● **Work to complete**:
Every record should be written out exactly, please.

● **Extracted material**:
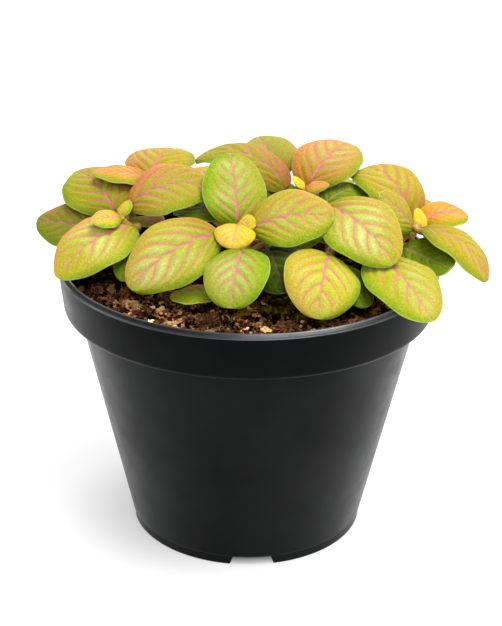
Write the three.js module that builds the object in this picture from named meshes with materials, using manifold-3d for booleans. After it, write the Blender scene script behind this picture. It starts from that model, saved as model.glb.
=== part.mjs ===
// A nerve plant growing in a round nursery pot: the pot, its soil and the leafy shoots.
// Millimetres and degrees, +Z up. The origin is the centre of the pot's underside.
import * as THREE from 'three';
import { mergeVertices } from 'three/addons/utils/BufferGeometryUtils.js';
import Module from 'manifold-3d';

const wasm = await Module();
wasm.setup();

// Driving dimensions of the pot
const SIDES = 48;
const POT_HEIGHT = 89.8;
const RIM_RADIUS = 60;
const COLLAR_BOTTOM = 74.9;
const COLLAR_RADIUS = 58.4;
const BODY_TOP_RADIUS = 54.1;
const BASE_RADIUS = 37.6;
const WALL = 1.3;
const LIP_STEP = 0.6;
const LIP_HEIGHT = 1;
const LIP_WIDTH = 1.6;
const FOOT_HEIGHT = 3;
const FOOT_WIDTH = 2.3;
const FOOT_STEP = 0.4;
const FOOT_SLOPE = 0.3;
const FLOOR_BOTTOM = 2.8;
const FLOOR_TOP = 4.2;
const CENTRE_FOOT_RADIUS = 7;
const NOTCH_COUNT = 4;
const NOTCH_WIDTH = 14;
const NOTCH_BEVEL = 1;
const NOTCH_TURN = 3;
const DRAIN_RADIUS = 4;
const DRAIN_PLACE = 28;
const DRAIN_SIDES = 16;
const CUT_PAST = 1;

// Driving dimensions of the soil
const CLEARANCE = 0.3;
const SOIL_LEVEL = 82;
const MOUND_RISE = 0.5;
const EDGE_DROP = 4;
const SOIL_RINGS = 7;
const BROAD_LUMPS = { height: 0.7, perX: 0.31, perY: 0.27, shift: 0.9 };
const FINE_LUMPS = { height: 0.4, perX: 0.7, perY: 0.5 };
const HOLE_DEPTH = 10;
const HOLE_SIDES = 12;
const CHIP_COUNT = 22;
const CHIP_REACH = 50;
const CHIP_CLEAR = 8;
const CHIP_SEED = 7;
const CHIP_LENGTH = [4, 8];
const CHIP_WIDTH = [2, 4];
const CHIP_DEPTH = [1.4, 2];
const CHIP_TILT = [-20, 20];
const CHIP_ROCK = [-15, 15];

// Driving dimensions that every shoot and leaf shares
const STEM_RADIUS = 1.6;
const STEM_SIDES = 6;
const STEM_STEPS = 4;
const STEM_STRAIGHT = 3;
const STEM_OVERLAP = 1;
const STEM_BEND_REACH = 0.2;
const STEM_BEND_HEIGHT = 0.6;
const STEM_SAMPLES = 40;
const STALK_RADIUS = 0.85;
const BUD_STALK_RADIUS = 0.5;
const STALK_SIDES = 4;
const STALK_STEPS = 3;
const STALK_FALL = 0.4;
const STALK_LEAD = 0.4;
const STALK_RUN = 0.2;
const BUD_LENGTH = 13;
const BLADE_THICKNESS = 0.7;
const BLADE_ROWS = 5;
const BLADE_COLUMNS = 4;
const BLADE_FOLD = 10;
const BLADE_CURL = 0.25;
const BLADE_WIDEST = 0.88;
const BLADE_ROUNDNESS = 0.62;
const SIMPLIFY_WITHIN = 0.04;
const SAME_CORNER = 1e-4;

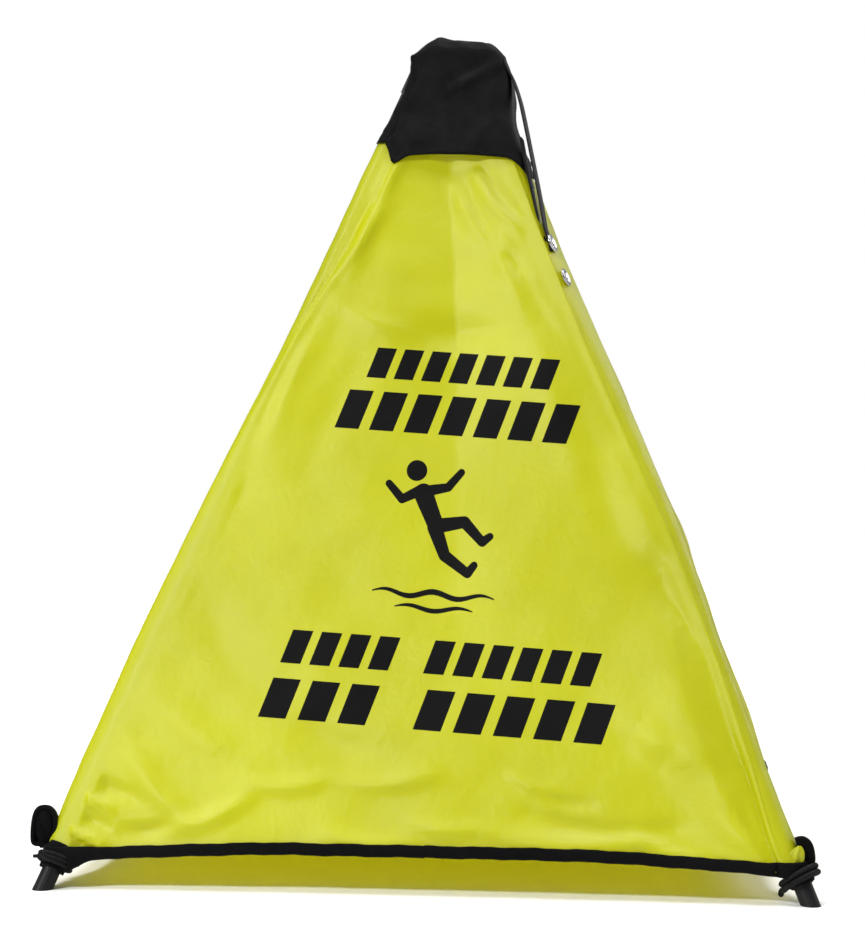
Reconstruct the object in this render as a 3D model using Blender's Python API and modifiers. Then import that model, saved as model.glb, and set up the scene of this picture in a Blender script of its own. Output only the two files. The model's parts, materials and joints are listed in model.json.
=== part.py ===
"""A pop-up fabric safety cone: a four-sided cover over four sprung folding legs.

Metres, +Z up. The origin is on the floor under the middle of the cone, and the front faces -Y.
The axes of the four legs meet at one point above the cap. Each leg hangs on a pin in a moulded
hub under the cap, and a torsion spring pushes it outward until the cover is taut.
"""

import math

import bmesh
import bpy
from mathutils import Matrix, Vector

# ---------------------------------------------------------------- driving dimensions
FOOT_SPACING = 0.435        # between neighbouring leg axes, on the floor
APEX_HEIGHT = 0.538         # where the four leg axes would meet
OVERALL_HEIGHT = 0.508
PIVOT_HEIGHT = 0.490        # leg pins
FIT_GAP = 0.0003            # between touching pieces

TUBE_RADIUS = 0.0045
TUBE_BORE = 0.0026
TIP_RADIUS = 0.0054
FABRIC = 0.0006             # leg sleeve wall
PANEL_THICKNESS = 0.0008
CAP_THICKNESS = 0.0010
TAPE_THICKNESS = 0.0016

HUB_HALF = 0.025
HUB_BOTTOM = PIVOT_HEIGHT - 0.009
HUB_TOP = PIVOT_HEIGHT + 0.0065
HUB_ROUNDING = 0.002
SLOT_WIDTH = 0.009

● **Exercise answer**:
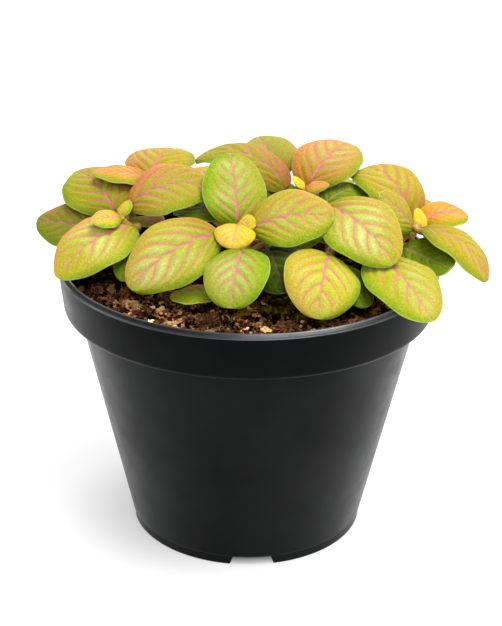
Write the three.js module that builds the object in this picture from named meshes with materials, using manifold-3d for booleans. After it, write the Blender scene script behind this picture. It starts from that model, saved as model.glb.
=== part.mjs ===
// A nerve plant growing in a round nursery pot: the pot, its soil and the leafy shoots.
// Millimetres and degrees, +Z up. The origin is the centre of the pot's underside.
import * as THREE from 'three';
import { mergeVertices } from 'three/addons/utils/BufferGeometryUtils.js';
import Module from 'manifold-3d';

const wasm = await Module();
wasm.setup();

// Driving dimensions of the pot
const SIDES = 48;
const POT_HEIGHT = 89.8;
const RIM_RADIUS = 60;
const COLLAR_BOTTOM = 74.9;
const COLLAR_RADIUS = 58.4;
const BODY_TOP_RADIUS = 54.1;
const BASE_RADIUS = 37.6;
const WALL = 1.3;
const LIP_STEP = 0.6;
const LIP_HEIGHT = 1;
const LIP_WIDTH = 1.6;
const FOOT_HEIGHT = 3;
const FOOT_WIDTH = 2.3;
const FOOT_STEP = 0.4;
const FOOT_SLOPE = 0.3;
const FLOOR_BOTTOM = 2.8;
const FLOOR_TOP = 4.2;
const CENTRE_FOOT_RADIUS = 7;
const NOTCH_COUNT = 4;
const NOTCH_WIDTH = 14;
const NOTCH_BEVEL = 1;
const NOTCH_TURN = 3;
const DRAIN_RADIUS = 4;
const DRAIN_PLACE = 28;
const DRAIN_SIDES = 16;
const CUT_PAST = 1;

// Driving dimensions of the soil
const CLEARANCE = 0.3;
const SOIL_LEVEL = 82;
const MOUND_RISE = 0.5;
const EDGE_DROP = 4;
const SOIL_RINGS = 7;
const BROAD_LUMPS = { height: 0.7, perX: 0.31, perY: 0.27, shift: 0.9 };
const FINE_LUMPS = { height: 0.4, perX: 0.7, perY: 0.5 };
const HOLE_DEPTH = 10;
const HOLE_SIDES = 12;
const CHIP_COUNT = 22;
const CHIP_REACH = 50;
const CHIP_CLEAR = 8;
const CHIP_SEED = 7;
const CHIP_LENGTH = [4, 8];
const CHIP_WIDTH = [2, 4];
const CHIP_DEPTH = [1.4, 2];
const CHIP_TILT = [-20, 20];
const CHIP_ROCK = [-15, 15];

// Driving dimensions that every shoot and leaf shares
const STEM_RADIUS = 1.6;
const STEM_SIDES = 6;
const STEM_STEPS = 4;
const STEM_STRAIGHT = 3;
const STEM_OVERLAP = 1;
const STEM_BEND_REACH = 0.2;
const STEM_BEND_HEIGHT = 0.6;
const STEM_SAMPLES = 40;
const STALK_RADIUS = 0.85;
const BUD_STALK_RADIUS = 0.5;
const STALK_SIDES = 4;
const STALK_STEPS = 3;
const STALK_FALL = 0.4;
const STALK_LEAD = 0.4;
const STALK_RUN = 0.2;
const BUD_LENGTH = 13;
const BLADE_THICKNESS = 0.7;
const BLADE_ROWS = 5;
const BLADE_COLUMNS = 4;
const BLADE_FOLD = 10;
const BLADE_CURL = 0.25;
const BLADE_WIDEST = 0.88;
const BLADE_ROUNDNESS = 0.62;
const SIMPLIFY_WITHIN = 0.04;
const SAME_CORNER = 1e-4;

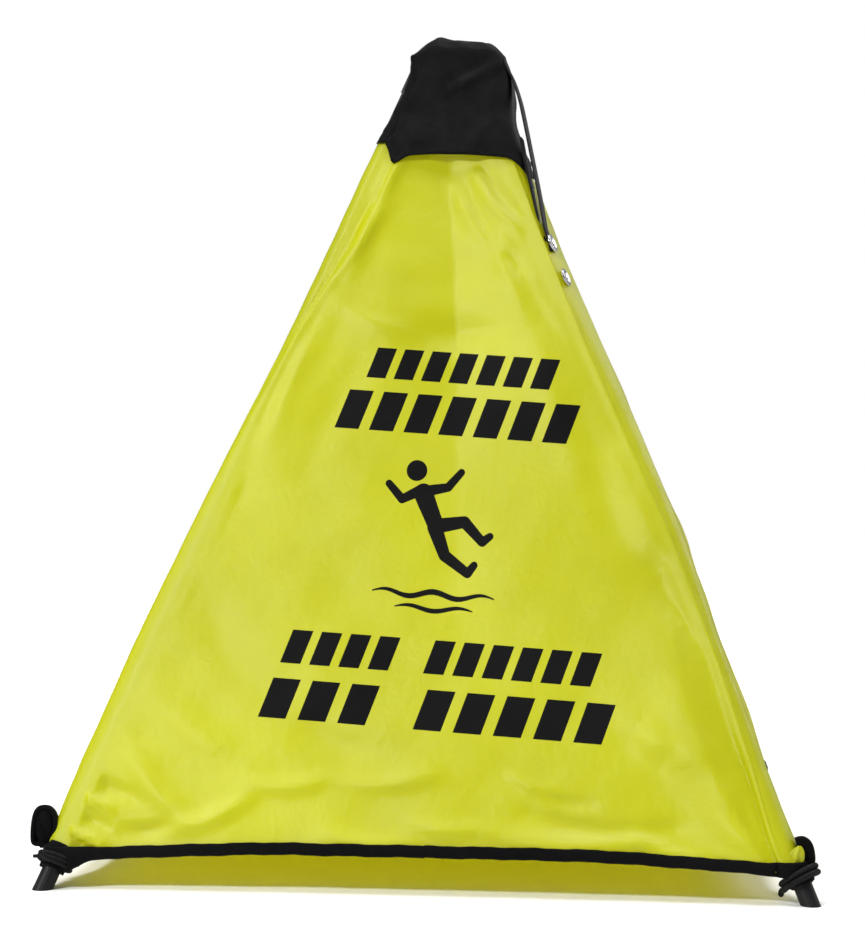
Reconstruct the object in this render as a 3D model using Blender's Python API and modifiers. Then import that model, saved as model.glb, and set up the scene of this picture in a Blender script of its own. Output only the two files. The model's parts, materials and joints are listed in model.json.
=== part.py ===
"""A pop-up fabric safety cone: a four-sided cover over four sprung folding legs.

Metres, +Z up. The origin is on the floor under the middle of the cone, and the front faces -Y.
The axes of the four legs meet at one point above the cap. Each leg hangs on a pin in a moulded
hub under the cap, and a torsion spring pushes it outward until the cover is taut.
"""

import math

import bmesh
import bpy
from mathutils import Matrix, Vector

# ---------------------------------------------------------------- driving dimensions
FOOT_SPACING = 0.435        # between neighbouring leg axes, on the floor
APEX_HEIGHT = 0.538         # where the four leg axes would meet
OVERALL_HEIGHT = 0.508
PIVOT_HEIGHT = 0.490        # leg pins
FIT_GAP = 0.0003            # between touching pieces

TUBE_RADIUS = 0.0045
TUBE_BORE = 0.0026
TIP_RADIUS = 0.0054
FABRIC = 0.0006             # leg sleeve wall
PANEL_THICKNESS = 0.0008
CAP_THICKNESS = 0.0010
TAPE_THICKNESS = 0.0016

HUB_HALF = 0.025
HUB_BOTTOM = PIVOT_HEIGHT - 0.009
HUB_TOP = PIVOT_HEIGHT + 0.0065
HUB_ROUNDING = 0.002
SLOT_WIDTH = 0.009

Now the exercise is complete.